The plane is a derivative of Air Tractor’s AT-802U light attack demonstrator, which debuted in 2008, and L-3’s own electro-optical sensor package for the aircraft. In 2014, the U.S. Air Force hired L-3 to install this system, centered on a turreted electro-optical and infrared video camera system, onto four AT-802s initially bound for Yemen. When that country’s government collapsed in February 2015, the United States diverted those planes to Jordan.
In addition to the sensor turret, the Longsword configuration has a battle management system and provisions for up to 11 hard points, four under each wing and as many as three under the fuselage, allowing it to carry a mix of precision guided bombs and missiles, rockets, dumb bombs, and gun pods. According to L-3 and Air Tractor, the aircraft has enough fuel for up to 10 hours of flight time, which equals to a combat radius of 400 miles plus up to six hours loitering over the target area.
Based on what little we know of the OA-X’s structure and goals, this plane sounds like an obvious entrant. For more than two decades, the idea of converting agricultural planes into counterinsurgency tools has steadily gained traction and countries like the United Arab Emirates and Jordan have already put similar aircraft into action.
But L-3 and Air Tractor’s chief rival in this market, a small North Carolina-based company called IOMAX, who is not taking part in the trials at Holloman, publicly suggested the Air Force had made a special exception to let the OA-802 into the experiments. “This is a perfect example of the Air Force changing its requirements,” IOMAX's head Howard told Aviation Week.
One of the key issues is the Air Force’s apparent desire for the light attack aircraft to have an ejection seat. IOMAX says its original aircraft, also based on the AT-802, was barred from the service’s earlier Light Air Support (LAS) program because it lacked this feature. SNC and Embraer ultimately won that competition and the U.S. military has since facilitated the sale of its A-29 to Afghanistan and Lebanon.
According to IOMAX, the Air Force revived the ejection seat requirement for OA-X. This disqualified the company’s new Archangel, which uses the Thursh 710 crop duster as its base airframe.
“We’ve got an escape capability inside the cockpit – a more efficient egress solution,” Howard explained to FlightGlobal. “It’s not an ejection seat.”
His complaint is that the OA-802 doesn’t have an ejection seat, either.
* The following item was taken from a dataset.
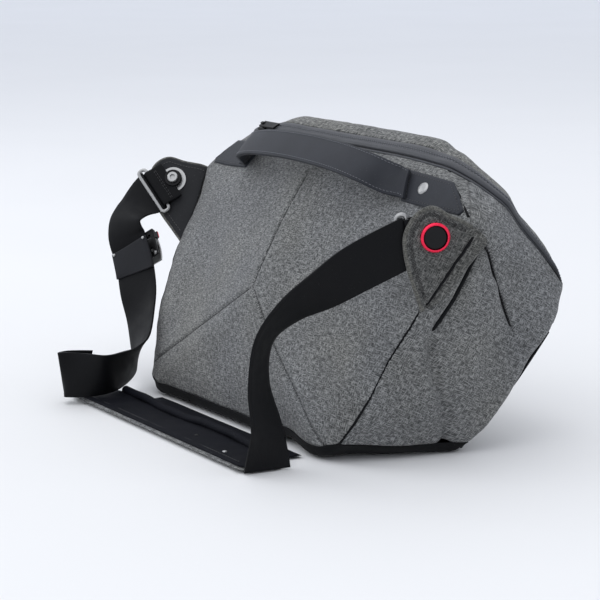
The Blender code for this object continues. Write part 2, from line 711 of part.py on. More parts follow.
def build_adjuster():
    across = Vector(ADJUSTER_ACROSS).normalized()
    down = Vector(ADJUSTER_DOWN)
    down = (down - across * down.dot(across)).normalized()
    behind = across.cross(down)
    place = frame_matrix(floor(*ADJUSTER_AT), across, -down, behind * -1)
    if behind.dot(OUT_BACK) > 0:
        place = frame_matrix(floor(*ADJUSTER_AT), across, down, -behind)

    def at(x, y, depth):
        return place @ Matrix.Translation((x, y, -depth))

    frame = box("adjuster_frame", FRAME_SIZE, at(0, 0, FRAME_LEVEL), "black_plastic",
                rounding=0.0008)
    for index, y in enumerate((-0.0065, 0.0065)):
        slot = box("adjuster_slot_%d" % index, (0.0395, 0.0042, 0.01), at(0, y, FRAME_LEVEL),
                   None, CUTTERS)
        boolean(frame, slot)
    pin_y = 0.0115
    pin_level = LEVER_LEVEL
    pin_ends = [at(x, pin_y, pin_level).translation for x in (-0.0205, 0.0205)]
    rod("adjuster_pin", pin_ends, 0.0011, "aluminium")
    lever = box("adjuster_lever", (0.040, 0.030, 0.0018), at(0, pin_y - 0.0135, pin_level),
                "aluminium", rounding=0.0006)
    barrel_at = at(-0.0200, pin_y, pin_level) @ Matrix.Rotation(math.radians(90), 4, "Y")
    boolean(lever, cylinder("lever_barrel", 0.0024, 0.040, barrel_at, None, CUTTERS), "UNION")
    longer = barrel_at @ Matrix.Translation((0, 0, -0.01))
    boolean(lever, cylinder("lever_bore", 0.0015, 0.06, longer, None, CUTTERS, sides=16))
    for side, name in ((1, "near"), (-1, "far")):
        cheek = box("adjuster_cheek_" + name, (0.0018, 0.0070, 0.0080),
                    at(side * 0.0217, pin_y - 0.0030, pin_level - 0.0018), None, CUTTERS)
        boolean(frame, cheek, "UNION")
        stud = [(0, 0.0010), (0.0014, 0.0008), (0.0018, 0), (0, 0)]
        turned("adjuster_rivet_" + name, stud,
               at(side * 0.0208, -pin_y + 0.0006, FRAME_LEVEL - FRAME_SIZE[2] / 2 - GAP),
               "aluminium", steps=16, closed=False)
    boolean(frame, cylinder("cheek_bore", 0.0015, 0.06, longer, None, CUTTERS, sides=16))


# Zip sliders, front pocket and carry straps ----------------------------------------------------

MAIN_SLIDER_X = -0.130


def facet_frame(origin, x_axis, up):
    """A placing on a flat facet: x across, y up, z outwards."""
    x_axis = x_axis.normalized()
    normal = x_axis.cross(up).normalized()
    return frame_matrix(origin, x_axis, normal.cross(x_axis), normal)


def build_slider(name, place, pull_length):
    """A zip slider with its pull laid back along the zip, towards local -x."""
    body = box(name + "_slider", (0.011, 0.0085, 0.0026),
               place @ Matrix.Translation((0, 0, 0.0013)), "black_plastic", rounding=0.0006)
    ear = box(name + "_ear", (0.0040, 0.0024, 0.0040),
              place @ Matrix.Translation((0, 0, 0.0042)), None, CUTTERS)
    boolean(body, ear, "UNION")
    bore_at = place @ Matrix.Translation((0, 0.02, 0.0045)) @ Matrix.Rotation(
        math.radians(90), 4, "X")
    boolean(body, cylinder(name + "_ear_bore", 0.0009, 0.04, bore_at, None, CUTTERS, sides=12))
    width = 0.0076
    tab = box(name + "_pull", (pull_length, width, 0.0014),
              place @ Matrix.Translation((-pull_length / 2 + 0.0016, 0, 0.0045)), "black_plastic",
              rounding=0.0004)
    window = box(name + "_pull_window", (0.0062, 0.0034, 0.01),
                 place @ Matrix.Translation((-0.0002, 0, 0.0045)), None, CUTTERS)
    boolean(tab, window)


def build_zip_sliders():
    low = bag(0, APEX_TOP[1], APEX_TOP[2])
    high = bag(0, RIDGE[1], RIDGE[2])
    share = (ZIP_LOW_V - APEX_TOP[2]) / (RIDGE[2] - APEX_TOP[2])
    on_zip = low.lerp(high, share)
    on_zip.x = MAIN_SLIDER_X
    place = facet_frame(on_zip, -ACROSS, low - high) @ Matrix.Translation((0, 0, 0.0012))
    build_slider("main_zip", place, 0.024)


POCKET_INSET = 0.008
POCKET_ZIP_DROP = 0.016


def front_facet():
    top = bag(0, *FRONT_TOP[1:])
    low = bag(0, *FRONT_LOW[1:])
    return facet_frame(top.lerp(low, 0.5), -ACROSS, top - low), (top - low).length


def build_front():
    place, height = front_facet()
    half_high = height / 2 - POCKET_INSET
    half_top = FRONT_TOP[0] - POCKET_INSET
    half_low = FRONT_LOW[0] - POCKET_INSET
    outline = [(-half_low, -half_high), (half_low, -half_high), (half_top, half_high),
               (-half_top, half_high)]
    lift = 0.0008
    thick = 0.0030
    outline_plate("front_pocket", outline, thick,
                  place @ Matrix.Translation((0, 0, lift + thick / 2)), "heather")
    zip_y = half_high - POCKET_ZIP_DROP
    zip_thick = 0.0012
    zip_z = lift + thick + GAP + zip_thick / 2
    box("pocket_zip_tape", (0.190, 0.012, zip_thick),
        place @ Matrix.Translation((0, zip_y, zip_z)), "zip_cover", rounding=0.0004)
    slider_at = place @ Matrix.Translation((-0.082, zip_y, zip_z + zip_thick / 2 + GAP))
    build_slider("pocket_zip", slider_at, 0.020)


CARRY_INSET = 0.014


def build_carry_straps():
    """Two stowed straps down each side of the front, the lower one with a hook."""
    nose = bag(*NOSE)
    foot = bag(*FRONT_FOOT)
    inner = bag(*FRONT_TOP)
    edge = nose - foot
    normal = edge.cross(nose - inner).normalized()
    if normal.dot(OUT_BACK) > 0:
        normal = -normal
    y_axis = edge.normalized()
    length = edge.length
    width = 0.022
    thick = 0.0028
    spans = {"upper": (0.27, 0.67), "lower": (0.69, 0.97)}
    for name, (start, end) in spans.items():
        size = (width, (end - start) * length, thick)
        middle = nose.lerp(foot, (start + end) / 2)
        place = frame_matrix(middle, y_axis.cross(normal), y_axis, normal)
        place = place @ Matrix.Translation((CARRY_INSET, 0, 0.0012 + thick / 2))
        strap = box("carry_strap_%s_right" % name, size, place, "webbing", rounding=0.001)
        mirrored(strap, "carry_strap_%s_left" % name)
        if name == "lower":
            hook_at = place @ Matrix.Translation((0, 0.004, thick / 2 + 0.0018))
            loop = [hook_at @ Vector((x, -y, 0))
                    for x, y in rounded_loop(0.0085, 0.011, 0.0028)]
            hook = rod("carry_hook_right", loop, 0.0012, "aluminium", cyclic=True)
            mirrored(hook, "carry_hook_left")


def main():
    build_body()
    build_dividers()
    build_handle()
    ring_starts = {name: build_wing(name) for name in WINGS}
    build_strap(ring_starts)
    build_adjuster()
    build_zip_sliders()
    build_front()
    build_carry_straps()


clear_scene()
PARTS = collection("camera_sling")
CUTTERS = collection("cutters")
main()
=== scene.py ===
"""The camera sling's look: sewn cloth body, lid, wings, handle, strap and hardware."""
import json
import math
from contextlib import contextmanager

import bmesh
import bpy
import numpy as np
from mathutils import Matrix, Vector, noise
from mathutils.bvhtree import BVHTree

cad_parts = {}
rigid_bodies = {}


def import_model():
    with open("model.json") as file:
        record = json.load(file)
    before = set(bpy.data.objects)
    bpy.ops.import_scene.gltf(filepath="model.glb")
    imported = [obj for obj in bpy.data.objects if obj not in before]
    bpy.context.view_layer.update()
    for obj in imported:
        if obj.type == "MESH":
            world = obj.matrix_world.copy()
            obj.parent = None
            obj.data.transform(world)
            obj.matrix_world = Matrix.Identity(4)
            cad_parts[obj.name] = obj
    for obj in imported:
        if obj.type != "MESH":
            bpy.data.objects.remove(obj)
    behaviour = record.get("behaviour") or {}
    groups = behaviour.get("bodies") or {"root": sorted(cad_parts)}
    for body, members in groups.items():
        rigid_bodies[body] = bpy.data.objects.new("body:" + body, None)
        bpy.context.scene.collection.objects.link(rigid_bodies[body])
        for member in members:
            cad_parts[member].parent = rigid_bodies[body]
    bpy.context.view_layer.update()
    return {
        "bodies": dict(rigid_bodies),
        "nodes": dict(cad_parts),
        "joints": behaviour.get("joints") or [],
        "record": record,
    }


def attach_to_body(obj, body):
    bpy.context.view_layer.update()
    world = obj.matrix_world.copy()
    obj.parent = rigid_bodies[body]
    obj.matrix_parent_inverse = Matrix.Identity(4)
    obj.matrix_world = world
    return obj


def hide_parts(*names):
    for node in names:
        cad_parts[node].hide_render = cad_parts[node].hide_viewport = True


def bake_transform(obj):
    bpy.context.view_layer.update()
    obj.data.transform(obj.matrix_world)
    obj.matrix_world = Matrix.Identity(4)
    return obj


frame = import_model()
NODES = frame["nodes"]

# The CAD's driving dimensions, in metres. Bag coordinates are x across, d depth, v up the back.
LEAN = math.radians(26.0)
BASE_MID_Y = 0.054
WIDEST = (0.200, 0, 0.206)
TOP = (0.149, 0, 0.243)
SIDE_LOW = (0.161, 0.0, 0.030)
SIDE_LOWER = (0.154, 0.0, 0.010)
FOOT_IN = (0.136, 0.0, 0.0)
FRONT_FOOT = (0.160, 0.108 * math.cos(LEAN), 0.108 * math.sin(LEAN))
NOSE = (0.174, 0.124, 0.1975)
SHOULDER = (0.186, 0.034, 0.2305)
RIDGE = (0.135, 0.016, 0.268)
RIDGE_SIDE = (0.168, 0.050, 0.248)
APEX = (0.0, -0.031, 0.111)
APEX_TOP = (0.0, -0.021, 0.217)
FRONT_TOP = (0.125, 0.132, 0.175)
FRONT_LOW = (0.115, 0.114, 0.075)
CORE = (0.0, 0.055, 0.125)
SKIN_SCALE = (1.030, 1.035, 1.040)
LINER_SCALE = (0.93, 0.86, 0.88)
FOOT_CLOTH_TOP = 0.0105
SKIN_FLOOR = 0.0008
PANEL_FLOOR = 0.0006
RIM_V = 0.243
ZIP_HIGH_V = 0.2580
WEBBING_WIDTH = 0.038
WEBBING = 0.0016
ACROSS = Vector((1, 0, 0))
UP = Vector((0, 0, 1))
SIDES = ((1, "right"), (-1, "left"))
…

The implication is that the Air Force removed this stipulation at the last moment after IOMAX had given up trying to get into the competition.
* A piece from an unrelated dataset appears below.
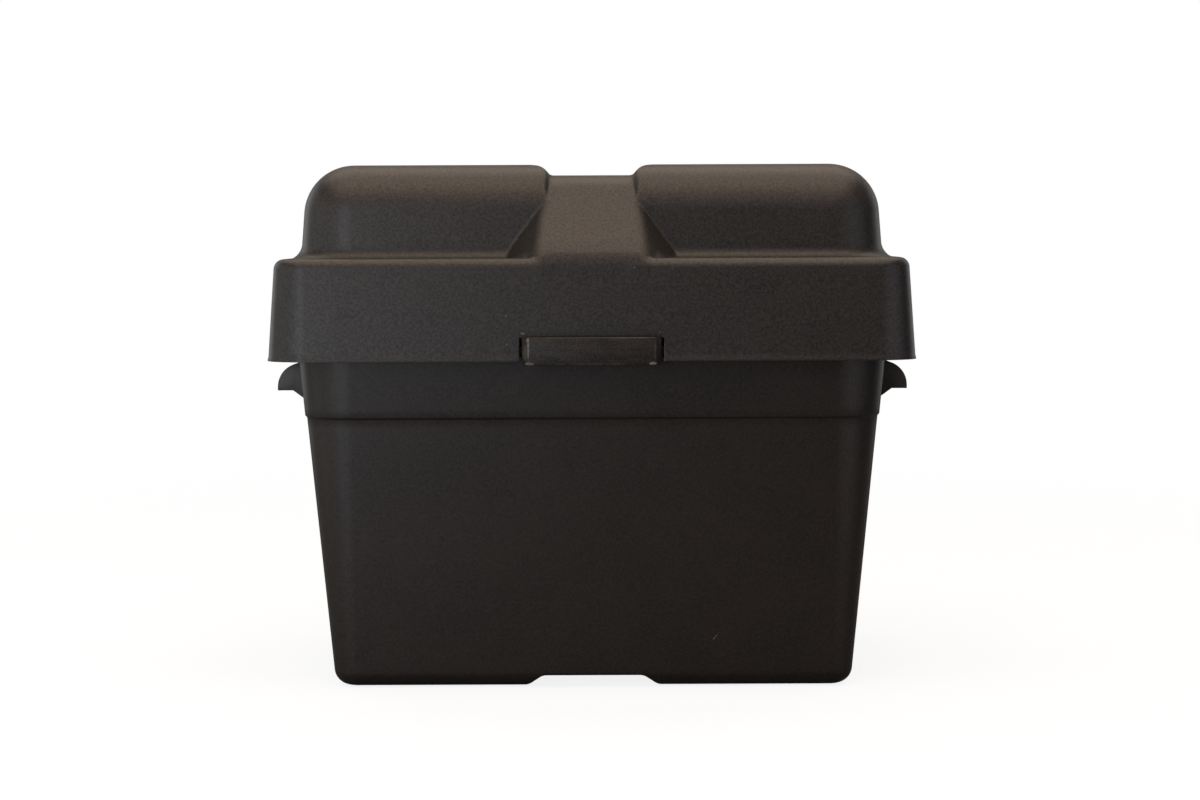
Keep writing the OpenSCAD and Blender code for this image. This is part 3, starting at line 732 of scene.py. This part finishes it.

Even before responding to these criticisms, the L-3 and Air Tractor team’s Twitter account had been keeping an eye out for stories related to OA-X, and actively promoting its participation. The other response to IOMAX specifically were as pointed as the “vanquished politician” remark
“USAF set a high bar for Military Flight Release in OA-X,” another declared. “One has to compete to win...Iomax [sic] isn't.”
“Competing is hard work,” a third read. “Throwing mud...not so much.”
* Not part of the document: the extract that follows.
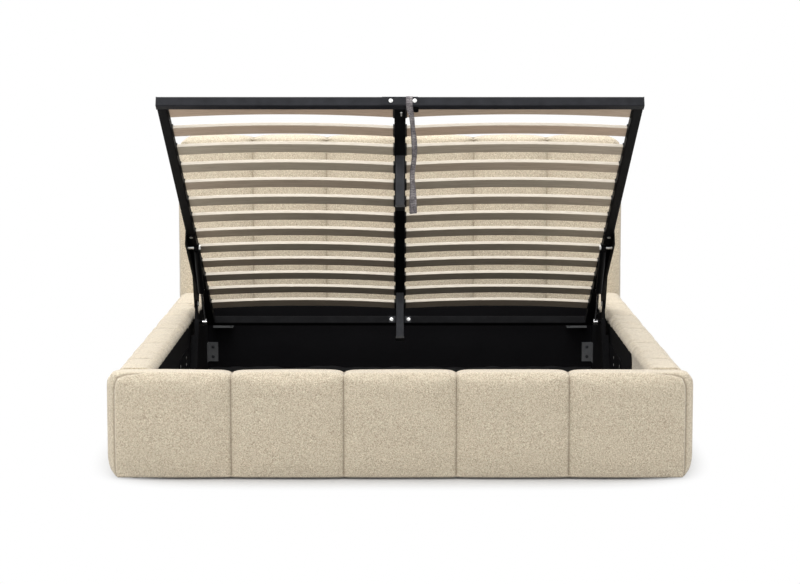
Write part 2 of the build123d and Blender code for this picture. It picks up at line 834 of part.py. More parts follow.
with BuildPart() as right_slat_holders:
    for slat_y in slat_centres:
        with BuildSketch(across_plane(slat_y + holder_length / 2)):
            with BuildLine():
                Polyline(*holder_outline(platform_half - tube, -1))
            make_face()
        extrude(amount=holder_length)

with BuildPart() as centre_slat_holders:
    for slat_y in slat_centres:
        with BuildSketch(across_plane(slat_y + holder_length / 2)):
            for side in (1, -1):
                with BuildLine():
                    Polyline(*holder_outline(side * centre_tube_width / 2, side))
                make_face()
        extrude(amount=holder_length)

# Centre legs: with the platform down they stand on the storage floor
leg_bottom = closed_height - cloth_top - leg_floor_gap
with BuildPart() as centre_legs:
    with BuildSketch(platform_plane.offset(-half_tube)):
        with Locations(*[(0, station) for station in leg_stations]):
            RectangleRounded(leg_width, leg_width, tube_corner)
            leg_inside = leg_width - 2 * tube_wall
            RectangleRounded(leg_inside, leg_inside, tube_corner - tube_wall, mode=Mode.SUBTRACT)
    extrude(amount=-(leg_bottom - leg_cap_height - half_tube))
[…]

This harsh language may seem like it came out of nowhere. However, this isn’t the first time IOMAX has publicly criticized the Air Force’s decision to work with L-3 and Air Tractor.
In January 2017, the Defense Security Cooperation Agency, the Pentagon’s top weapons broker, announced plans to help Kenya purchase a fleet of AT-802L aircraft and associated equipment, spare parts, and support services. The total deal was worth approximately $418 million.
IOMAX, as well as it supporters in Congress, subsequently argued that the Air Force, and in particular the 645th Aeronautical Systems Group, a special projects office better known as Big Safari, had deliberately steered the contract to L-3 and Air Tractor. Big Safari has worked extensively with L-3 in the past on a number of projects, including the aforementioned delivery of modified AT-802s to Jordan.
“They were given a raw deal,” Representative Ted Budd, a North Carolina Republican, told Fox News in March 2017. “We want to know why IOMAX was not considered.”
These comments sparked questions in Kenya about whether the country’s government had been duped into overpaying for the aircraft. L-3 and Air Tractor denied there had been any collusion or misrepresentation of their product in that contract.
Separately, the Air Force and Big Safari have weathered similar criticism for their decision to let L-3 decide what airframe to use as the base for its replacement for the aging EC-130H Compass Call jamming aircraft. That provoked formal protests from Bombardier and Boeing, both of whom argue that L-3 will be inclined to unfairly choose Gulfstream to supply the planes.
It’s still too soon to say whether or not this dispute will have any impact on the OA-X experiment or its outcome. However, depending on the results, it could easily add another layer of complexity to any final decision the service makes about whether or not to buy a fleet of light attack aircraft.